インボイス制度対応の会計ソフト・システムを導入する
インボイス制度が導入され、適格請求書を発行する必要がある場合、適格請求書が発行できる会計ソフト・システムを導入する必要があります。
適格請求書は記載事項が厳格に定められているので、インボイス制度がスタートする2023年10月1日までに使用できるよう、早期に導入しておきましょう。
飲食店オーナーとインボイス制度に関するよくあるQ&A
インボイス制度の導入が迫り、対応に苦慮している飲食店オーナーの方も少なくありません。
最後に、飲食店オーナーとインボイス制度に関してよくある質問3選に回答していきます。
- Q1.軽減税率の場合はどうなる?
- Q2.免税事業者のままでも大丈夫?
- Q3.領収書は適用される?
上記3つの質問について、以下で詳しく解説しますので、飲食店オーナーの方はぜひご覧ください。
Q1.軽減税率の場合はどうなる?
インボイス制度が導入されても、軽減税率制度は適用されます。
なお、軽減税率が適用となるものには、以下のものがあります。
- 酒類・外食を除く飲食料品
- 週2回以上発行される新聞(定期購読契約に基づくもの)
【引用:国税庁「消費税の軽減税率制度が実施されます」】
飲食店に関しては、テイクアウトや宅配、ケータリング等が軽減税率制度の対象となります。
店内で飲食をした場合の飲食料品代に関しては、従来通り軽減税率制度の対象にはなりませんので、ご注意ください。
Q2.免税事業者のままでも大丈夫?
免税事業者のままであっても、お店を運営することは可能です。
ただし、適格請求書発行事業者でないことにより思わぬデメリットに遭遇したり、周辺環境の変化で法人のお客様が増える可能性もあります。
もし免税事業者のままで飲食店を続ける場合は、法人のお客様に対する配慮や、適格請求書を発行できないことを周知徹底するなどの対応が必要でしょう。
Q3.領収書は適用される?
領収書も、必要事項を記載しているものは簡易適格請求書(簡易インボイス)として扱えます。
ただし、手書きの領収書は改ざんや書き間違いのリスクがあるうえ、顧客数が増えるほど手間もかかり、対応が難しくなるでしょう。

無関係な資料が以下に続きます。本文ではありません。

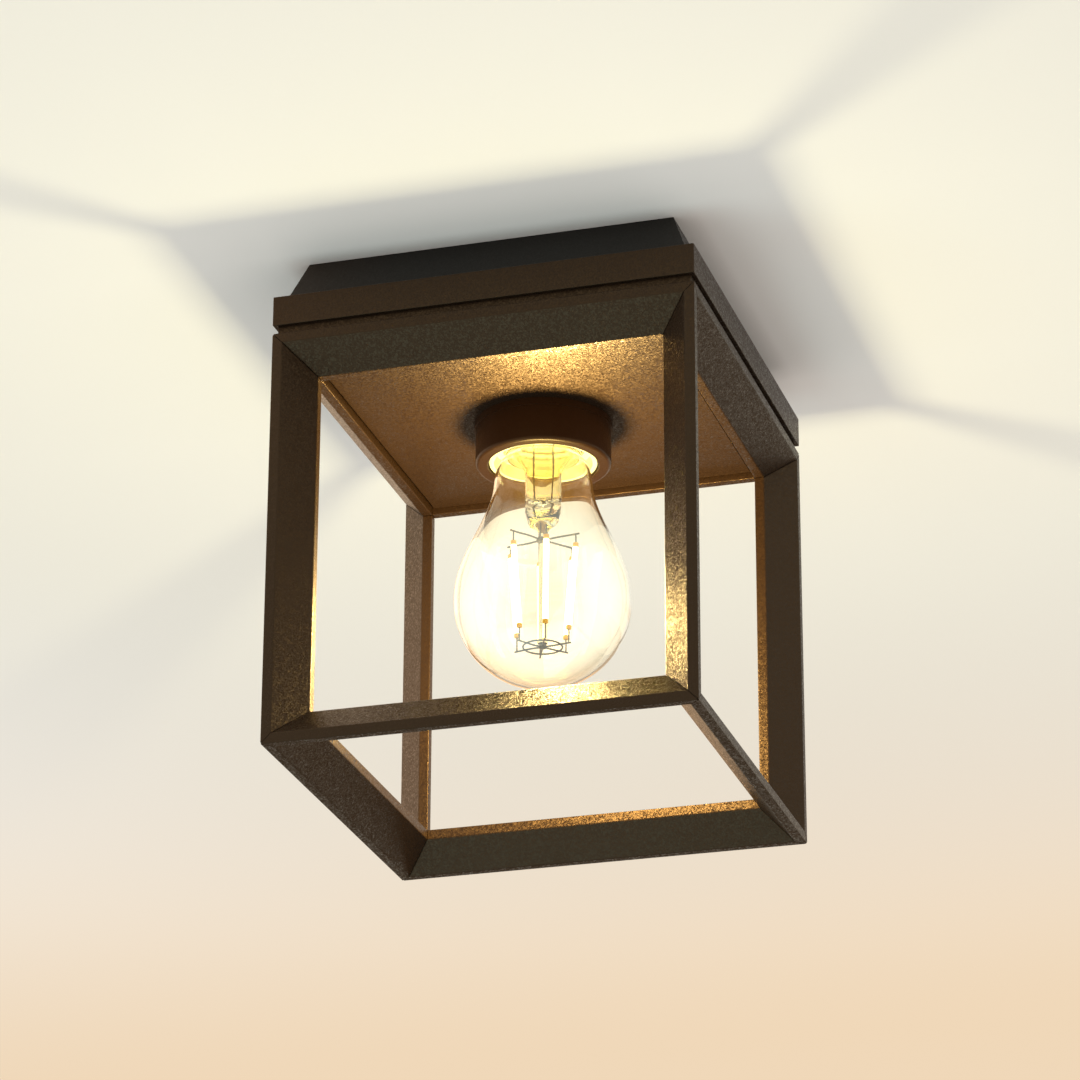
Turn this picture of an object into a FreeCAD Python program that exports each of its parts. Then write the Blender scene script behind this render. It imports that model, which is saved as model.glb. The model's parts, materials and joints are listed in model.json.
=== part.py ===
"""Porch ceiling lantern: an open cage of mitred bars under a square cap, with one clear lamp.

Millimetres. The origin is the middle of the face that meets the ceiling. +Z points up, so
everything hangs below zero. The front of the lantern faces -Y, and +X is to the right.
"""
import FreeCAD
import Part
import Sketcher
import math
import os
import re

Vector = FreeCAD.Vector
doc = FreeCAD.newDocument("porch_ceiling_lantern")


# ---------------------------------------------------------------- driving dimensions
sheet = doc.addObject("Spreadsheet::Sheet", "dimensions")
SIZES = [
    # the lantern as a whole
    ("plan_width", 145.0, "side of the square cage and cap"),
    ("cage_height", 145.0, "top rails to underside of bottom rails"),
    ("bar_width", 13.2, "depth of each bar's section"),
    ("bar_lip", 3.4, "flat left beside each bevel of a bar"),
    # base, cap and shadow gap
    ("base_height", 15.5, "ceiling to underside of the base"),
    ("base_inset", 3.5, "base's lower edge inside the cap's edge"),
    ("base_taper", 5.8, "how far each side leans in towards the ceiling"),
    ("base_roof", 2.5, "wall of the base at the ceiling"),
    ("base_wall", 2.4, "sloping wall of the base, measured level"),
    ("cap_height", 10.5, "visible height of the cap"),
    ("cap_wall", 3.0, "side wall of the cap"),
    ("cap_roof", 2.5, "top wall of the cap"),
    ("gap_height", 3.0, "height of the shadow gap, the neck plate's thickness"),
    ("gap_recess", 1.5, "depth of the shadow gap"),
    # seals
    ("seal_depth", 1.0, "depth of a seal's groove"),
    ("seal_width", 1.6, "width of a seal's groove"),
    ("seal_margin", 0.4, "rim left outside the lower seal"),
    ("foam_width", 3.0, "width of the ceiling seal's groove"),
    ("foam_margin", 3.0, "rim left outside the ceiling seal"),
    ("fit_gap", 0.05, "gap of a piece that sits in its seat"),
    ("overrun", 1.0, "how far a hole runs on into open space, so that it is cut clean"),
    # fixing to the ceiling
    ("fixing_spacing", 85.0, "between the two ceiling screw holes"),
    ("fixing_radius", 2.3, "ceiling screw hole"),
    ("cable_radius", 4.0, "bore of the cable grommet"),
    ("grommet_radius", 7.0, "hole in the base for the grommet"),
    ("grommet_lip", 2.5, "flange beyond the hole"),
    ("grommet_flange", 1.5, "thickness of the flange"),
    ("cable_x", -30.0, "cable entry, left of the middle"),
    ("cable_y", 34.0, "cable entry, behind the middle"),
    # screws
    ("screw_radius", 2.0, "shank of the machine screws"),
    ("screw_clear", 0.2, "gap round a shank in a clearance hole"),
    ("head_radius", 3.3, "head of the machine screws"),
    ("head_height", 2.0, "height of the heads"),
    ("slot_width", 0.9, "screwdriver slot"),
    ("end_gap", 0.2, "end of a cap screw inside its plate"),
    ("side_screw_drop", 9.0, "side screws, below the ceiling"),
    ("side_screw_sink", 3.6, "head's seat, inside the slope"),
    ("side_boss_depth", 2.4, "boss behind the seat"),
    ("side_boss_radius", 5.5, "boss round a side screw"),
    ("lug_gap", 0.3, "between boss and lug"),
    ("lug_thick", 3.0, "lug on the cap"),
    ("lug_width", 14.0, "lug on the cap"),
    ("lug_top_drop", 4.0, "lug's top, below the ceiling"),
    ("cap_screw_inset", 18.5, "cap screws, in from the cap's edge"),
    ("cap_boss_radius", 4.5, "bosses inside the cap"),
    # inner panel
    ("panel_slit", 1.2, "slit between panel and rails"),
    ("panel_raise", 2.0, "panel's underside above the rails' undersides"),
    ("panel_thick", 1.5, "sheet thickness"),
    ("stud_inset", 20.1, "studs, in from the panel's edge"),
    ("stud_sink", 1.0, "stud's foot pressed into the panel"),
    ("stud_above", 4.0, "stud above the neck plate"),
    ("spacer_wall", 1.4, "wall of the spacer tubes"),
    ("nut_radius", 4.0, "nuts, across corners, halved"),
    ("nut_height", 3.0, "nuts"),
    # lampholder
    ("shroud_mouth", 18.8, "bore of the shroud"),
    ("shroud_wall", 4.35, "wall of the shroud"),
    ("shroud_drop", 15.3, "shroud below the panel"),
    ("collar_height", 2.4, "slightly wider top of the shroud"),
    ("collar_step", 0.5, "how much wider it is"),
    ("shroud_outer_round", 1.3, "rounded lower outer edge"),
    ("shroud_inner_round", 0.5, "rounded lower inner edge"),
    ("shroud_screw_radius", 1.25, "small screws above the panel"),
    ("shroud_screw_length", 8.0, "small screws above the panel"),
    ("shroud_head_radius", 2.15, "heads of the small screws"),
    ("shroud_head_height", 1.4, "heads of the small screws"),
    ("blind_room", 0.5, "blind hole beyond the end of a small screw"),
    ("skirt_gap", 0.4, "between shroud and lampholder"),
    ("skirt_wall", 1.6, "lampholder's skirt"),
    ("skirt_recess", 1.0, "skirt's edge above the shroud's edge"),
    ("skirt_depth", 5.2, "depth of the wide mouth in the skirt"),
    ("shell_room", 0.1, "between the threaded shell and its bore"),
    ("shell_raise", 0.8, "threaded shell above the wide mouth in the skirt"),
    ("shell_length", 20.5, "threaded shell"),
    ("shell_thick", 0.4, "threaded shell's sheet"),
    ("contact_ledge", 2.0, "ledge above the threaded shell"),
    ("contact_room", 2.0, "lampholder's floor above the lamp's contact"),
    ("floor_thick", 1.0, "porcelain under the nipple"),
    ("shoulder_height", 5.4, "sloping top of the lampholder"),
    ("shoulder_in", 5.4, "how far that slope leans in"),
    ("opening_gap", 1.1, "holes of neck plate and panel round the lampholder"),
    ("nipple_radius", 5.0, "hollow threaded tube"),
    ("nipple_bore", 3.8, "hollow threaded tube"),
    ("nipple_under", 3.2, "top of the tube below the leads"),
    ("washer_radius", 9.0, "washer under the nipple's nut"),
    ("washer_thick", 0.8, "washer under the nipple's nut"),
    ("nipple_nut_radius", 8.0, "across corners, halved"),
    ("nipple_nut_height", 2.0, "nut on the nipple"),
    ("strip_thick", 0.5, "contact strips"),
    ("strip_near", 2.6, "foot of each contact strip, from the axis"),
    ("strip_far", 9.0, "bend of the centre contact, from the axis"),
    ("strip_width", 4.0, "width of the centre contact"),
    ("strip_offset", 0.4, "edge of the centre contact, behind the axis"),
    ("tongue_end", 2.0, "where the centre contact's tongue turns up"),
    ("tongue_lift", 0.5, "how far its tip turns up"),
    ("touch_gap", 0.15, "left between a contact strip and what it presses on"),
    ("side_strip_width", 2.0, "width of the side contact"),
    ("side_strip_inset", 1.0, "side contact, inside the bore above the shell"),
    ("toe_inset", 0.45, "side contact's toe, inside the shell's widest radius"),
    # terminal block and leads
    ("block_x", -32.0, "middle of the terminal block"),
    ("block_length", 18.0, "along the wires"),
    ("block_width", 28.0, "across the three poles"),
    ("block_room", 1.0, "between the terminal block and the cap"),
    ("block_boss", 1.5, "bosses that the block stands on"),
    ("pole_pitch", 8.0, "between poles"),
    ("pole_drop", 5.0, "clamps below the block's top"),
    ("clamp_radius", 2.4, "brass clamp tubes"),
    ("clamp_bore", 1.6, "brass clamp tubes"),
    ("clamp_length", 15.0, "brass clamp tubes"),
    ("clamp_screw_radius", 1.3, "clamp screws"),
    ("clamp_screw_offset", 5.0, "clamp screws, from the block's middle"),
    ("clamp_screw_room", 0.3, "gap round a clamp screw in the block"),
    ("clamp_screw_sink", 0.5, "ends of the clamp screws inside the block"),
    ("fine_slot", 0.5, "slot of a clamp screw"),
    ("fine_slot_depth", 0.7, "slot of a clamp screw"),
    ("tapping_radius", 1.25, "screws that hold the block"),
    ("tapping_wall", 1.6, "wall of the bosses that they are driven into"),
    ("tapping_head_radius", 2.0, "heads of the screws that hold the block"),
    ("tapping_head_height", 0.8, "heads of the screws that hold the block"),
    ("blind_floor", 1.2, "wall left above blind holes in the base"),
    ("lead_radius", 1.1, "insulated leads"),
    ("lead_spacing", 1.4, "leads, from the middle of the nipple"),
    ("lead_stop", 2.0, "end of a lead, short of the clamp screw"),
    ("earth_shift", 2.0, "earth screw, right of the terminal block's middle"),
    ("earth_y", -34.0, "earth screw, in front of the middle"),
    ("tag_radius", 3.6, "eye of the earth tag"),
    ("tag_thick", 0.8, "earth tag"),
    ("tag_neck", 1.0, "strip between the eye and the barrel, and its grip on the barrel"),
    ("tag_neck_width", 3.0, "that strip"),
    ("barrel_radius", 1.9, "barrel of the earth tag"),
    ("barrel_length", 5.0, "barrel of the earth tag"),
    ("barrel_drop", 1.2, "barrel's axis below the strip"),
    # lamp
    ("lamp_sink", 3.5, "glass edge of the lamp's cap above the shroud's edge"),
    ("lamp_cap_length", 27.0, "lamp's cap with its contact"),
    ("lamp_glass_length", 83.0, "glass below the cap"),
    ("lamp_radius", 30.0, "widest radius of the glass"),
    ("glass_wall", 0.8, "glass"),
    ("thread_pitch", 3.629, "seven threads to the inch"),
    ("thread_mean", 12.66, "mean radius of the lamp's thread"),
    ("thread_wave", 0.55, "half the depth of the rolled thread"),
    ("thread_gap", 0.3, "between the lamp's thread and the shell's"),
    ("cap_sheet", 0.3, "sheet of the lamp's cap"),
    ("tip_radius", 4.6, "lamp's centre contact"),
    ("tip_height", 0.9, "lamp's centre contact"),
    ("tip_round", 0.5, "its rounded edge"),
    ("vitrite_height", 3.2, "black insulator"),
    ("vitrite_top", 5.6, "insulator's radius at the contact"),
    ("vitrite_in", 2.06, "insulator's foot, inside the thread's mean radius"),
    ("cap_curl", 0.3, "lamp cap's upper edge, outside the insulator's foot"),
    ("cap_grip", 0.1, "lamp cap's upper edge above the insulator's foot"),
    ("skirt_clear", 0.5, "plain skirt of the lamp's cap below the threaded shell"),
    ("neck_inset", 0.75, "glass neck, inside the thread's mean radius"),
    ("stem_radius", 6.15, "glass stem tube"),
    ("stem_wall", 0.7, "glass stem tube"),
    ("flare_inset", 1.9, "stem's flared rim, inside the thread's mean radius"),
    ("flare_wall", 0.9, "stem's flared rim"),
    ("flare_rise", 1.5, "stem's flared rim above the edge of the lamp's cap"),
    ("flare_drop", 6.0, "where the flare becomes a tube, below that edge"),
    ("tube_drop", 20.0, "where the pinch starts, below that edge"),
    ("pinch_drop", 26.0, "where the pinch ends, below that edge"),
    ("pinch_inset", 1.8, "pinch, inside the tube's radius"),
    ("rod_radius", 1.6, "glass rod below the stem"),
    ("rod_stop", 1.2, "rod's end above the wire ring's level"),
    ("wire_radius", 0.3, "wires in the lamp"),
    ("thin_wire_radius", 0.255, "wires that hold the filaments' ends"),
    ("feed_wire_out", 3.4, "wires in the stem, from the axis"),
    ("feed_wire_drop", 19.3, "their lower ends, below the edge of the lamp's cap"),
    ("hub_wall", 0.7, "metal hub of the star"),
    ("hub_height", 0.9, "metal hub of the star"),
    ("ring_hub_radius", 1.2, "metal bead in the middle of the ring"),
    ("ring_hub_height", 1.6, "metal bead in the middle of the ring"),
    ("ring_hub_below", 0.5, "how much of that bead lies below the wires"),
    ("spoke_past", 0.8, "ring's wires beyond the filaments' feet"),
    ("spoke_grip", 0.3, "how far a wire is buried in the metal hub"),
    ("filament_grip", 0.9, "gap that a thin wire leaves to a filament's nominal end"),
    ("filament_radius", 0.95, "coated LED sticks"),
    ("filament_top_out", 12.2, "filaments' upper ends, from the axis"),
    ("filament_low_out", 9.5, "filaments' lower ends, from the axis"),
    ("filament_top_drop", 33.8, "filaments' upper ends below the lamp's cap"),
    ("filament_low_drop", 64.6, "filaments' lower ends below the lamp's cap"),
    ("star_drop", 30.7, "star of wires below the lamp's cap"),
    ("star_out", 13.4, "length of the star's wires"),
    ("ring_drop", 69.4, "wire ring below the lamp's cap"),
    ("ring_radius", 6.6, "wire ring"),
    ("ring_wire_radius", 0.36, "wire ring"),
    ("board_rise", 5.0, "circuit board above the edge of the lamp's cap"),
    ("board_half", 8.0, "circuit board, half its width"),
    ("board_thick", 1.2, "circuit board"),
    ("board_room", 1.6, "between the circuit board and the insulator"),
    ("can_radius", 3.0, "capacitor"),
    ("can_offset", 3.4, "capacitor's axis behind the board"),
    ("can_rise", 1.5, "capacitor's foot above the board's lower edge"),
    ("can_room", 3.0, "capacitor's top below the board's upper edge"),
]
for row, (alias, value, note) in enumerate(SIZES, start=1):
    sheet.set("A%d" % row, note)
    sheet.set("B%d" % row, str(value))
    sheet.setAlias("B%d" % row, alias)
doc.recompute()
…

どうしても領収書が欲しいと言われた場合を除き、基本的には簡易適格請求書の様式に則ったレシートを発行するのがおすすめです。
まとめ
インボイス制度は非常に複雑な制度のため、飲食店オーナーをはじめとした個人事業主の方は、さまざまな不安を抱えていると思います。
仕入税額控除など難しい用語も多く出てきますが、ポイントさえ抑えれば対応が難しいものではありませんので、ぜひ本記事を参考にしながら2023年3月31日をめどに、対応を進めていきましょう。
- インボイス制度は「適格請求書発行事業者でないと、仕入税額控除が使えなくなる点」と「適格請求書発行事業者になるには、消費税課税事業者にならなくてはならない点」の2つがポイント
- 仕入税額控除が使えないと、仕入れた側が今までより多くの消費税を納税しなくてはいけなくなる
- 飲食店における影響は、「仕入先が適格請求書発行事業者でないと、仕入税額控除が使えなくなる点」と「適格請求書発行事業者でないと、法人のお客様に対してインボイスが発行できず、お客様は飲食代を接待交際費として計上できなくなる点」の2つ
自店の客層や今後の集客などを考えながら、ご自身のお店に最適な対応策を考えてみてください。